● **Problem to solve**:
Exactly repeat the material, dropping every picture from the copy.

● **Records for the task**:

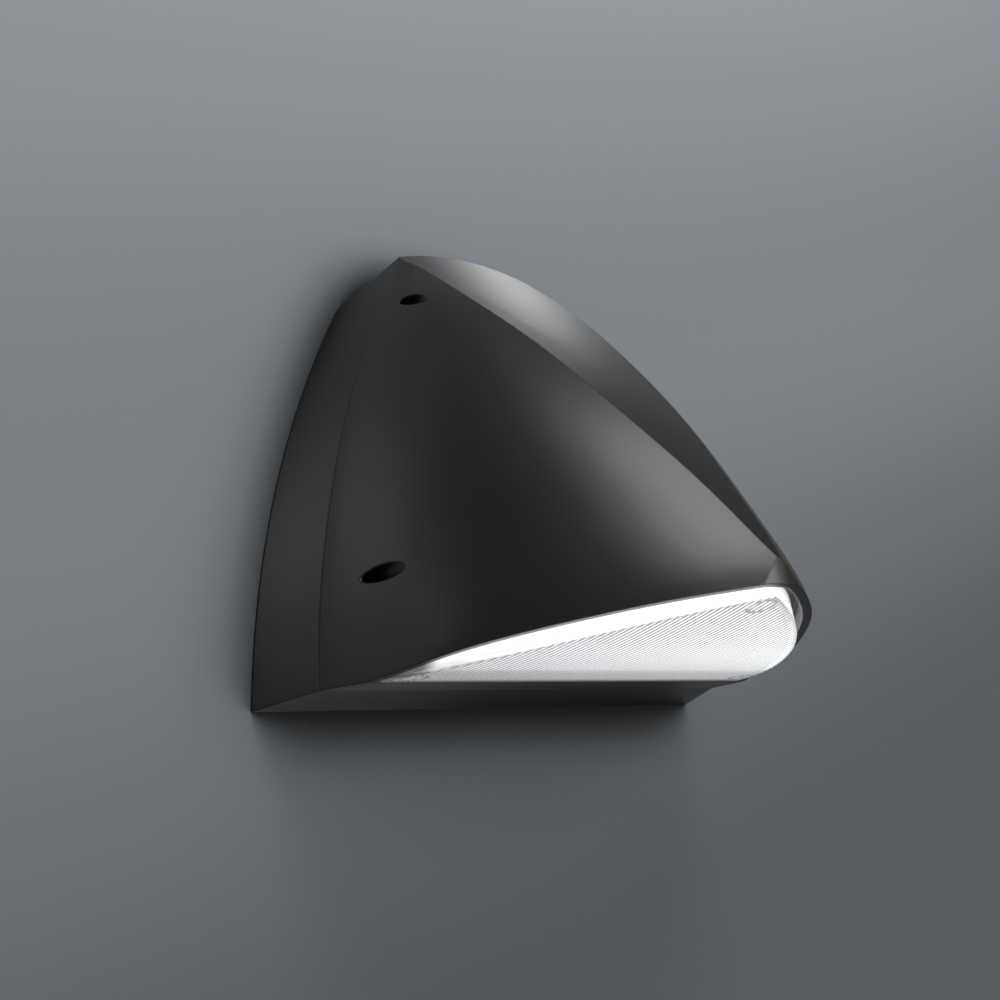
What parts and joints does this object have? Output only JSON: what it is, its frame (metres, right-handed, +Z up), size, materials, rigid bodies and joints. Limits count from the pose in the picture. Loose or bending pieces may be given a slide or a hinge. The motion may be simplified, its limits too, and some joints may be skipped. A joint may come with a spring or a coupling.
{
  "type": "outdoor wall light",
  "caption": "Wedge-shaped outdoor wall light with a faceted dark hood that comes off a cast base, and a clear ribbed lens facing down.",
  "frame": {"origin": "centre of the four wall fixings, on the wall face", "axes": "+Y into the wall, +Z up, +X to the right as seen from the front"},
  "size_m": [0.2, 0.15, 0.1831],
  "materials": {
    "cast_housing": "satin charcoal powder coat",
    "black_seal": "matt black silicone",
    "white_seal": "matt white silicone",
    "white_plastic": "matt white nylon",
    "zinc_steel": "zinc plated",
    "black_steel": "blackened steel",
    "green_wire": "green insulation",
    "grey_wire": "grey insulation",
    "red_wire": "red insulation",
    "driver_plastic": "matt white plastic",
    "circuit_board": "green board with dark parts",
    "aluminium_plate": "plain aluminium",
    "white_board": "white solder mask",
    "emitter": "yellow phosphor",
    "white_reflector": "gloss white",
    "clear_lens": "clear ribbed polycarbonate"
  },
  "bodies": {
    "base": {"back_housing": "cast_housing", "wall_gasket": "black_seal", "hood_gasket": "black_seal", "shelf_gasket": "black_seal", "cable_grommet": "black_seal", "cable_clamp": "white_plastic", "clamp_screws": "zinc_steel", "terminal_block": "white_plastic", "terminal_screws": "zinc_steel", "earth_washer": "zinc_steel", "earth_screw": "zinc_steel", "earth_lead": "green_wire", "supply_leads": "grey_wire", "led_leads": "red_wire", "driver_case": "driver_plastic", "driver_lid": "driver_plastic", "driver_board": "circuit_board", "driver_screws": "zinc_steel", "heat_sink_bracket": "aluminium_plate", "bracket_screws": "zinc_steel", "led_board": "white_board", "led_chips": "emitter", "reflector": "white_reflector", "board_screws": "zinc_steel"},
    "hood_unit": {"hood": "cast_housing", "hood_screws": "black_steel", "screw_retainers": "white_plastic", "lens": "clear_lens", "lens_gasket": "white_seal", "lens_screws": "zinc_steel"}
  },
  "joints": [
    {"name": "hood_removal", "type": "slide", "parent": "base", "child": "hood_unit", "axis": [0, -1, 0], "range_m": [0, 0.16]}
  ]
}
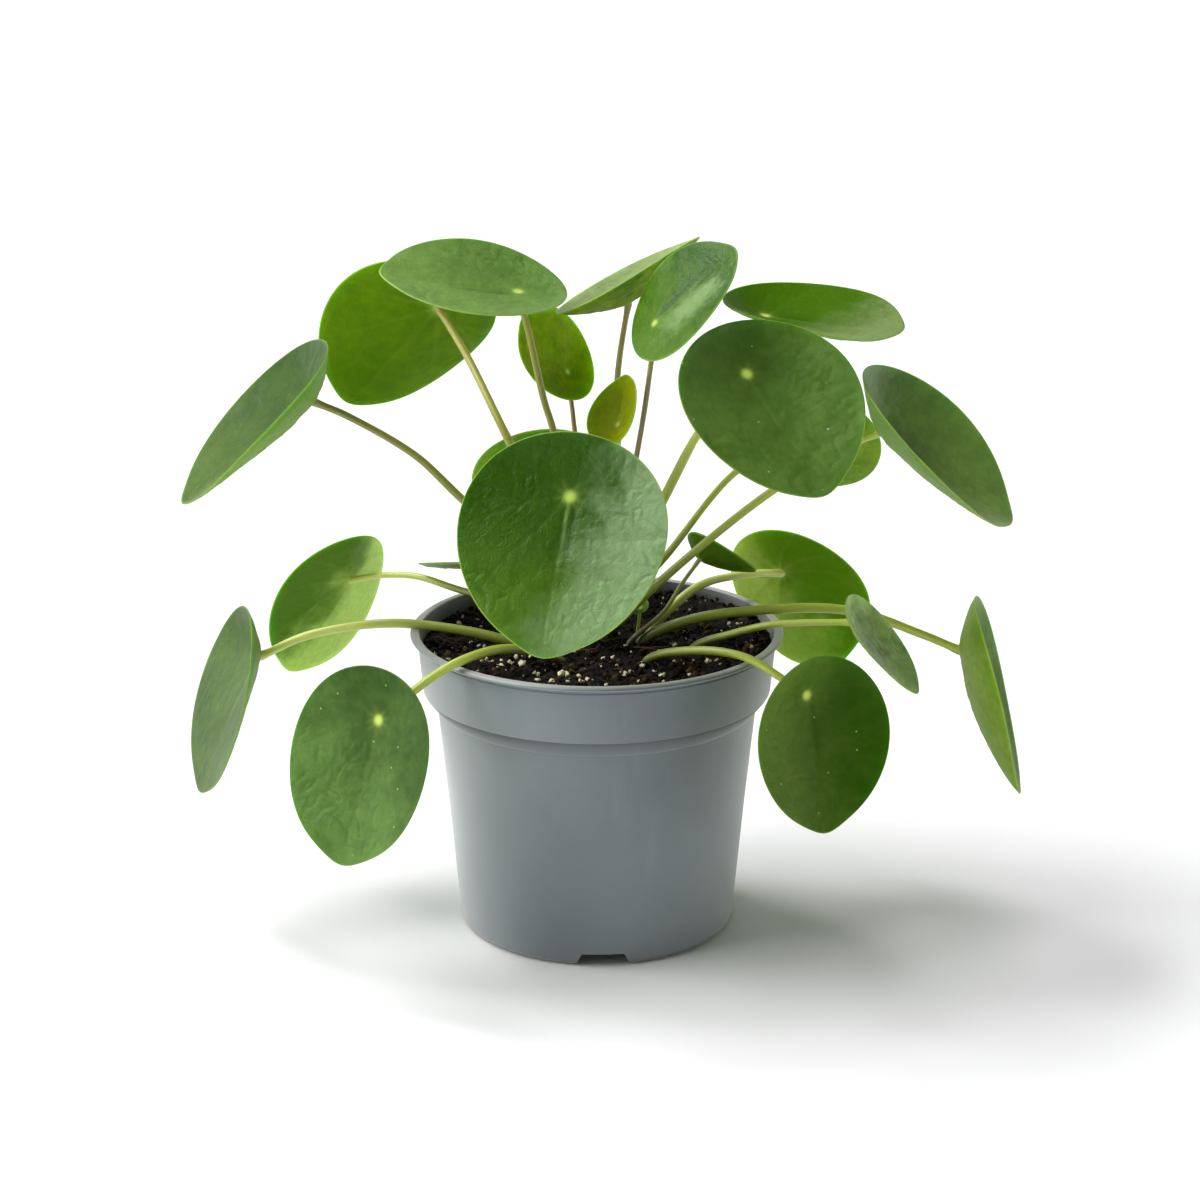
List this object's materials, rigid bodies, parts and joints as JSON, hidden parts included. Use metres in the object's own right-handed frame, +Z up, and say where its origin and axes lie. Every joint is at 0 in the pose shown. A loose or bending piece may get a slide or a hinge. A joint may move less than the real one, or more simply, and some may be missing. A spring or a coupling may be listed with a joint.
{
  "type": "potted pilea plant",
  "caption": "Bushy house plant with round shield-shaped blades on long arching petioles, growing in a round tapered plastic nursery pot that stands on a table or shelf.",
  "frame": {"origin": "on the pot's axis, on the plane that the pot's foot stands on", "axes": "+Z up along the pot's axis, -Y to the front, where the largest blade faces, +X to the right"},
  "size_m": [0.2712, 0.1623, 0.2283],
  "materials": {
    "pot_plastic": "matte",
    "soil": "matte",
    "stem": "matte",
    "blade": "satin",
    "young_blade": "satin",
    "petiole": "satin",
    "young_petiole": "satin"
  },
  "bodies": {
    "root": {"pot": "pot_plastic", "soil": "soil", "main_stem": "stem", "blade_back_upper_left": "blade", "petiole_back_upper_left": "petiole", "blade_top_left": "blade", "petiole_top_left": "petiole", "blade_left_upper": "blade", "petiole_left_upper": "petiole", "blade_young_back": "young_blade", "petiole_young_back": "young_petiole", "blade_front_centre": "blade", "petiole_front_centre": "petiole", "blade_back_centre": "blade", "petiole_back_centre": "petiole", "blade_top_centre": "blade", "petiole_top_centre": "petiole", "blade_top_right": "young_blade", "petiole_top_right": "young_petiole", "blade_young_front": "young_blade", "petiole_young_front": "young_petiole", "blade_right_top": "blade", "petiole_right_top": "petiole", "blade_right_front": "blade", "petiole_right_front": "petiole", "blade_right_back": "blade", "petiole_right_back": "petiole", "blade_right_outer": "blade", "petiole_right_outer": "petiole", "blade_left_outer_low": "blade", "petiole_left_outer_low": "petiole", "blade_left_back_low": "blade", "petiole_left_back_low": "petiole", "blade_left_front_low": "blade", "petiole_left_front_low": "petiole", "blade_right_front_low": "blade", "petiole_right_front_low": "petiole", "blade_right_back_low": "blade", "petiole_right_back_low": "petiole", "blade_right_small_low": "blade", "petiole_right_small_low": "petiole", "blade_right_outer_low": "blade", "petiole_right_outer_low": "petiole", "blade_young_right": "young_blade", "petiole_young_right": "young_petiole", "blade_seedling": "young_blade", "petiole_seedling": "young_petiole", "blade_left_back_edge": "blade", "petiole_left_back_edge": "petiole"}
  },
  "joints": []
}
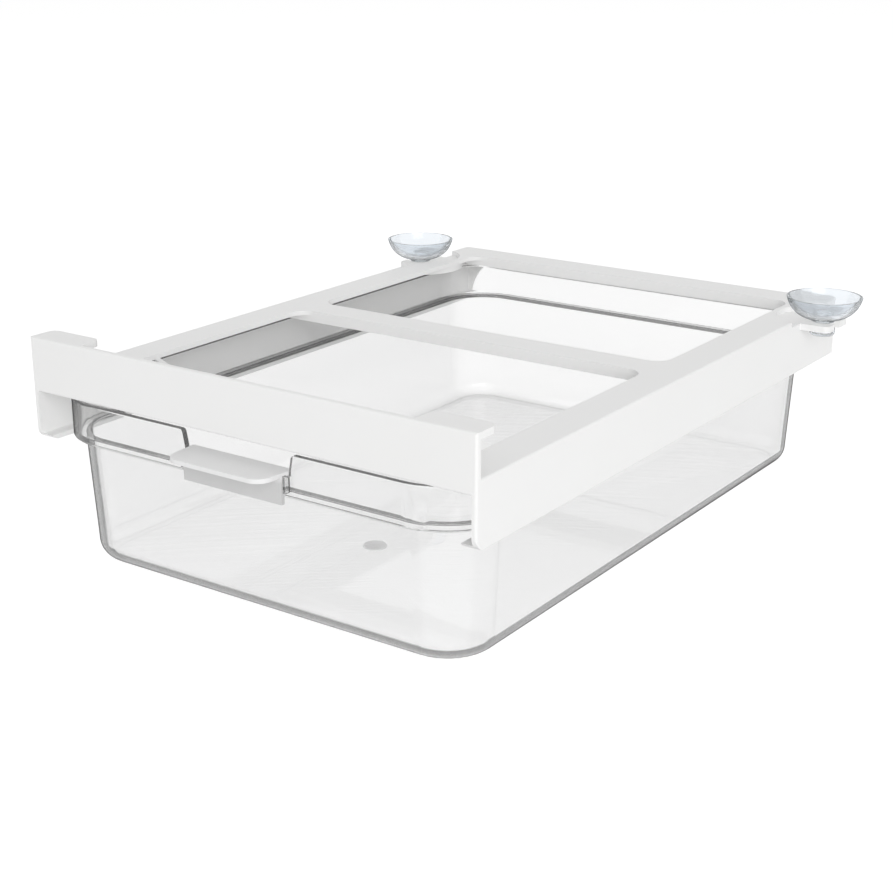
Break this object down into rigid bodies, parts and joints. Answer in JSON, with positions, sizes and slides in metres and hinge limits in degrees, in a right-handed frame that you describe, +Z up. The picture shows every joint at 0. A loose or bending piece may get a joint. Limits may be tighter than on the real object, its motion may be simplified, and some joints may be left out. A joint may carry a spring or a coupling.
{
  "type": "under-shelf drawer organizer",
  "caption": "Clear drawer that slides in a white holder frame, hooked on a fridge shelf's front edge and held below it by suction cups.",
  "frame": {"origin": "middle of the bounding box on the level of the tray's flat base", "axes": "+Z up, +Y from the handle towards the rear, +X to the right as seen from the handle"},
  "size_m": [0.281, 0.3456, 0.1014],
  "materials": {
    "white_plastic": "fine satin moulded surface",
    "frosted_plastic": "pale grey, slightly frosted and satin",
    "clear_plastic": "clear and glossy",
    "soft_clear_plastic": "clear, soft and glossy"
  },
  "bodies": {
    "holder": {"holder_frame": "white_plastic", "suction_cup_left": "soft_clear_plastic", "suction_cup_right": "soft_clear_plastic"},
    "drawer": {"tray": "clear_plastic", "handle_clip": "frosted_plastic"}
  },
  "joints": [
    {"name": "tray_slide", "type": "slide", "parent": "holder", "child": "drawer", "axis": [0, -1, 0], "range_m": [0, 0.25]}
  ]
}
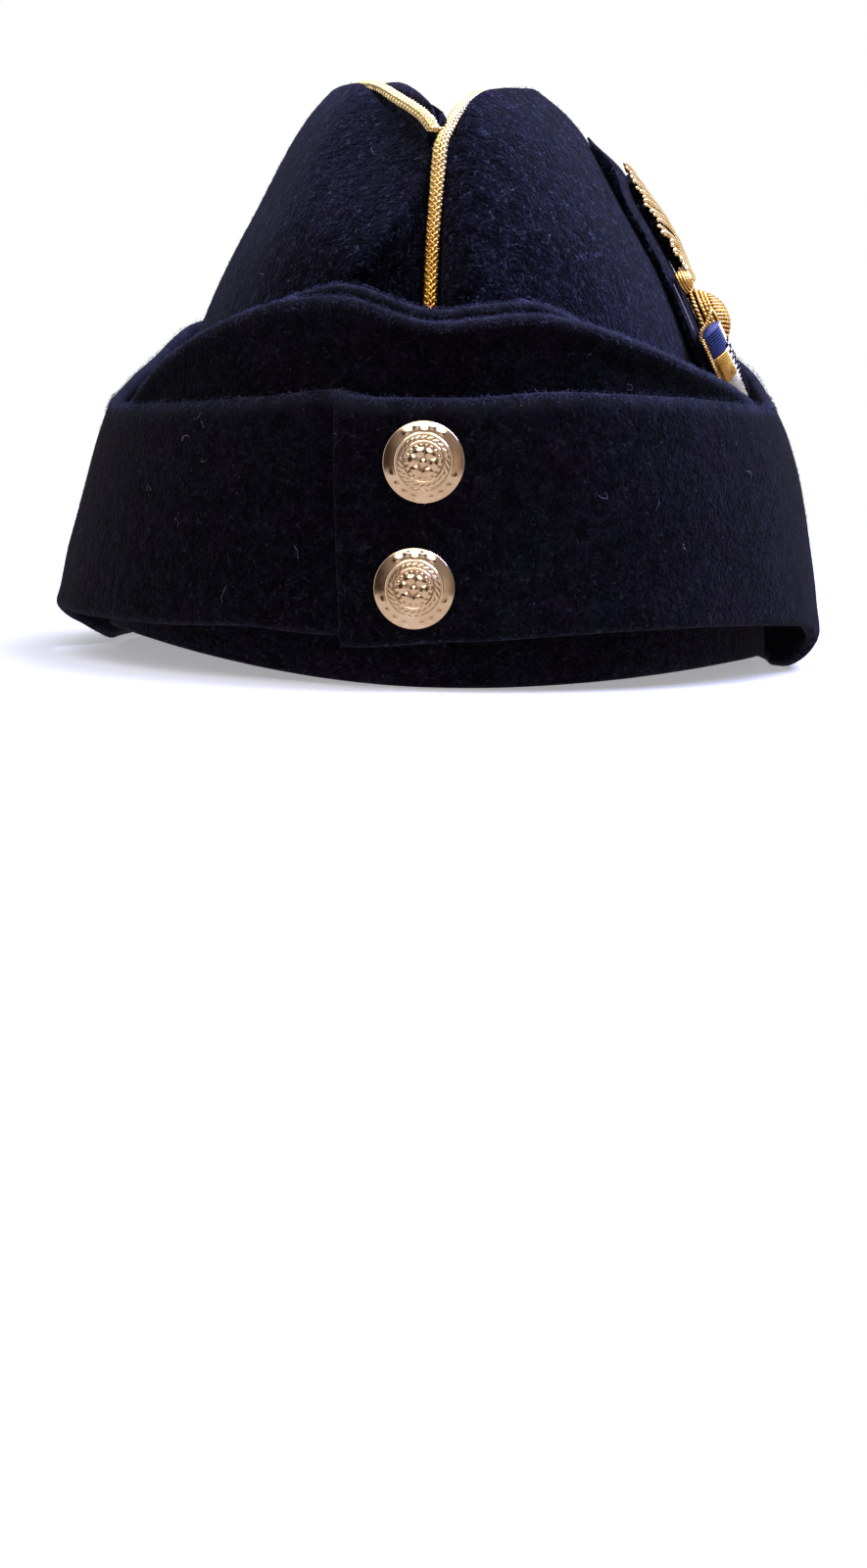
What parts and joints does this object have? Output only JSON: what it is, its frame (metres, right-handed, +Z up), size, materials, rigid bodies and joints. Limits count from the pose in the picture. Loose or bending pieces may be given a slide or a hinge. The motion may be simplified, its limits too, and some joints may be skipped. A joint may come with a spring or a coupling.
{
  "type": "side cap",
  "caption": "Boat-shaped wool side cap with a deep crown valley, turned-up peak, buttoned lapping curtain, metal-braid piping and an embroidered side badge.",
  "frame": {"origin": "on the surface that the cap stands on, under the centre of its box", "axes": "+Z up, -Y to the front of the cap, +X to the wearer's left, where the badge is"},
  "size_m": [0.1885, 0.2218, 0.1317],
  "materials": {
    "navy_wool": "matt milled wool with short nap",
    "gilt_braid": "braided gold wire, satin",
    "button_gilt": "polished pale gilt",
    "gilt_purl": "coiled gold wire, satin",
    "blue_silk": "satin thread"
  },
  "bodies": {
    "root": {"badge_boss": "gilt_purl", "badge_edge_lower": "gilt_purl", "badge_edge_upper": "gilt_purl", "badge_knot_front": "gilt_purl", "badge_knot_rear": "gilt_purl", "badge_patch": "navy_wool", "badge_ribbon": "blue_silk", "badge_spray": "gilt_purl", "button_lower": "button_gilt", "button_upper": "button_gilt", "crown_left": "navy_wool", "crown_right": "navy_wool", "crown_top": "navy_wool", "curtain_left": "navy_wool", "curtain_right": "navy_wool", "front_peak": "navy_wool", "piping_long": "gilt_braid", "piping_short": "gilt_braid"}
  },
  "joints": []
}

● **Result**:
What parts and joints does this object have? Output only JSON: what it is, its frame (metres, right-handed, +Z up), size, materials, rigid bodies and joints. Limits count from the pose in the picture. Loose or bending pieces may be given a slide or a hinge. The motion may be simplified, its limits too, and some joints may be skipped. A joint may come with a spring or a coupling.
{
  "type": "outdoor wall light",
  "caption": "Wedge-shaped outdoor wall light with a faceted dark hood that comes off a cast base, and a clear ribbed lens facing down.",
  "frame": {"origin": "centre of the four wall fixings, on the wall face", "axes": "+Y into the wall, +Z up, +X to the right as seen from the front"},
  "size_m": [0.2, 0.15, 0.1831],
  "materials": {
    "cast_housing": "satin charcoal powder coat",
    "black_seal": "matt black silicone",
    "white_seal": "matt white silicone",
    "white_plastic": "matt white nylon",
    "zinc_steel": "zinc plated",
    "black_steel": "blackened steel",
    "green_wire": "green insulation",
    "grey_wire": "grey insulation",
    "red_wire": "red insulation",
    "driver_plastic": "matt white plastic",
    "circuit_board": "green board with dark parts",
    "aluminium_plate": "plain aluminium",
    "white_board": "white solder mask",
    "emitter": "yellow phosphor",
    "white_reflector": "gloss white",
    "clear_lens": "clear ribbed polycarbonate"
  },
  "bodies": {
    "base": {"back_housing": "cast_housing", "wall_gasket": "black_seal", "hood_gasket": "black_seal", "shelf_gasket": "black_seal", "cable_grommet": "black_seal", "cable_clamp": "white_plastic", "clamp_screws": "zinc_steel", "terminal_block": "white_plastic", "terminal_screws": "zinc_steel", "earth_washer": "zinc_steel", "earth_screw": "zinc_steel", "earth_lead": "green_wire", "supply_leads": "grey_wire", "led_leads": "red_wire", "driver_case": "driver_plastic", "driver_lid": "driver_plastic", "driver_board": "circuit_board", "driver_screws": "zinc_steel", "heat_sink_bracket": "aluminium_plate", "bracket_screws": "zinc_steel", "led_board": "white_board", "led_chips": "emitter", "reflector": "white_reflector", "board_screws": "zinc_steel"},
    "hood_unit": {"hood": "cast_housing", "hood_screws": "black_steel", "screw_retainers": "white_plastic", "lens": "clear_lens", "lens_gasket": "white_seal", "lens_screws": "zinc_steel"}
  },
  "joints": [
    {"name": "hood_removal", "type": "slide", "parent": "base", "child": "hood_unit", "axis": [0, -1, 0], "range_m": [0, 0.16]}
  ]
}
List this object's materials, rigid bodies, parts and joints as JSON, hidden parts included. Use metres in the object's own right-handed frame, +Z up, and say where its origin and axes lie. Every joint is at 0 in the pose shown. A loose or bending piece may get a slide or a hinge. A joint may move less than the real one, or more simply, and some may be missing. A spring or a coupling may be listed with a joint.
{
  "type": "potted pilea plant",
  "caption": "Bushy house plant with round shield-shaped blades on long arching petioles, growing in a round tapered plastic nursery pot that stands on a table or shelf.",
  "frame": {"origin": "on the pot's axis, on the plane that the pot's foot stands on", "axes": "+Z up along the pot's axis, -Y to the front, where the largest blade faces, +X to the right"},
  "size_m": [0.2712, 0.1623, 0.2283],
  "materials": {
    "pot_plastic": "matte",
    "soil": "matte",
    "stem": "matte",
    "blade": "satin",
    "young_blade": "satin",
    "petiole": "satin",
    "young_petiole": "satin"
  },
  "bodies": {
    "root": {"pot": "pot_plastic", "soil": "soil", "main_stem": "stem", "blade_back_upper_left": "blade", "petiole_back_upper_left": "petiole", "blade_top_left": "blade", "petiole_top_left": "petiole", "blade_left_upper": "blade", "petiole_left_upper": "petiole", "blade_young_back": "young_blade", "petiole_young_back": "young_petiole", "blade_front_centre": "blade", "petiole_front_centre": "petiole", "blade_back_centre": "blade", "petiole_back_centre": "petiole", "blade_top_centre": "blade", "petiole_top_centre": "petiole", "blade_top_right": "young_blade", "petiole_top_right": "young_petiole", "blade_young_front": "young_blade", "petiole_young_front": "young_petiole", "blade_right_top": "blade", "petiole_right_top": "petiole", "blade_right_front": "blade", "petiole_right_front": "petiole", "blade_right_back": "blade", "petiole_right_back": "petiole", "blade_right_outer": "blade", "petiole_right_outer": "petiole", "blade_left_outer_low": "blade", "petiole_left_outer_low": "petiole", "blade_left_back_low": "blade", "petiole_left_back_low": "petiole", "blade_left_front_low": "blade", "petiole_left_front_low": "petiole", "blade_right_front_low": "blade", "petiole_right_front_low": "petiole", "blade_right_back_low": "blade", "petiole_right_back_low": "petiole", "blade_right_small_low": "blade", "petiole_right_small_low": "petiole", "blade_right_outer_low": "blade", "petiole_right_outer_low": "petiole", "blade_young_right": "young_blade", "petiole_young_right": "young_petiole", "blade_seedling": "young_blade", "petiole_seedling": "young_petiole", "blade_left_back_edge": "blade", "petiole_left_back_edge": "petiole"}
  },
  "joints": []
}
Break this object down into rigid bodies, parts and joints. Answer in JSON, with positions, sizes and slides in metres and hinge limits in degrees, in a right-handed frame that you describe, +Z up. The picture shows every joint at 0. A loose or bending piece may get a joint. Limits may be tighter than on the real object, its motion may be simplified, and some joints may be left out. A joint may carry a spring or a coupling.
{
  "type": "under-shelf drawer organizer",
  "caption": "Clear drawer that slides in a white holder frame, hooked on a fridge shelf's front edge and held below it by suction cups.",
  "frame": {"origin": "middle of the bounding box on the level of the tray's flat base", "axes": "+Z up, +Y from the handle towards the rear, +X to the right as seen from the handle"},
  "size_m": [0.281, 0.3456, 0.1014],
  "materials": {
    "white_plastic": "fine satin moulded surface",
    "frosted_plastic": "pale grey, slightly frosted and satin",
    "clear_plastic": "clear and glossy",
    "soft_clear_plastic": "clear, soft and glossy"
  },
  "bodies": {
    "holder": {"holder_frame": "white_plastic", "suction_cup_left": "soft_clear_plastic", "suction_cup_right": "soft_clear_plastic"},
    "drawer": {"tray": "clear_plastic", "handle_clip": "frosted_plastic"}
  },
  "joints": [
    {"name": "tray_slide", "type": "slide", "parent": "holder", "child": "drawer", "axis": [0, -1, 0], "range_m": [0, 0.25]}
  ]
}
What parts and joints does this object have? Output only JSON: what it is, its frame (metres, right-handed, +Z up), size, materials, rigid bodies and joints. Limits count from the pose in the picture. Loose or bending pieces may be given a slide or a hinge. The motion may be simplified, its limits too, and some joints may be skipped. A joint may come with a spring or a coupling.
{
  "type": "side cap",
  "caption": "Boat-shaped wool side cap with a deep crown valley, turned-up peak, buttoned lapping curtain, metal-braid piping and an embroidered side badge.",
  "frame": {"origin": "on the surface that the cap stands on, under the centre of its box", "axes": "+Z up, -Y to the front of the cap, +X to the wearer's left, where the badge is"},
  "size_m": [0.1885, 0.2218, 0.1317],
  "materials": {
    "navy_wool": "matt milled wool with short nap",
    "gilt_braid": "braided gold wire, satin",
    "button_gilt": "polished pale gilt",
    "gilt_purl": "coiled gold wire, satin",
    "blue_silk": "satin thread"
  },
  "bodies": {
    "root": {"badge_boss": "gilt_purl", "badge_edge_lower": "gilt_purl", "badge_edge_upper": "gilt_purl", "badge_knot_front": "gilt_purl", "badge_knot_rear": "gilt_purl", "badge_patch": "navy_wool", "badge_ribbon": "blue_silk", "badge_spray": "gilt_purl", "button_lower": "button_gilt", "button_upper": "button_gilt", "crown_left": "navy_wool", "crown_right": "navy_wool", "crown_top": "navy_wool", "curtain_left": "navy_wool", "curtain_right": "navy_wool", "front_peak": "navy_wool", "piping_long": "gilt_braid", "piping_short": "gilt_braid"}
  },
  "joints": []
}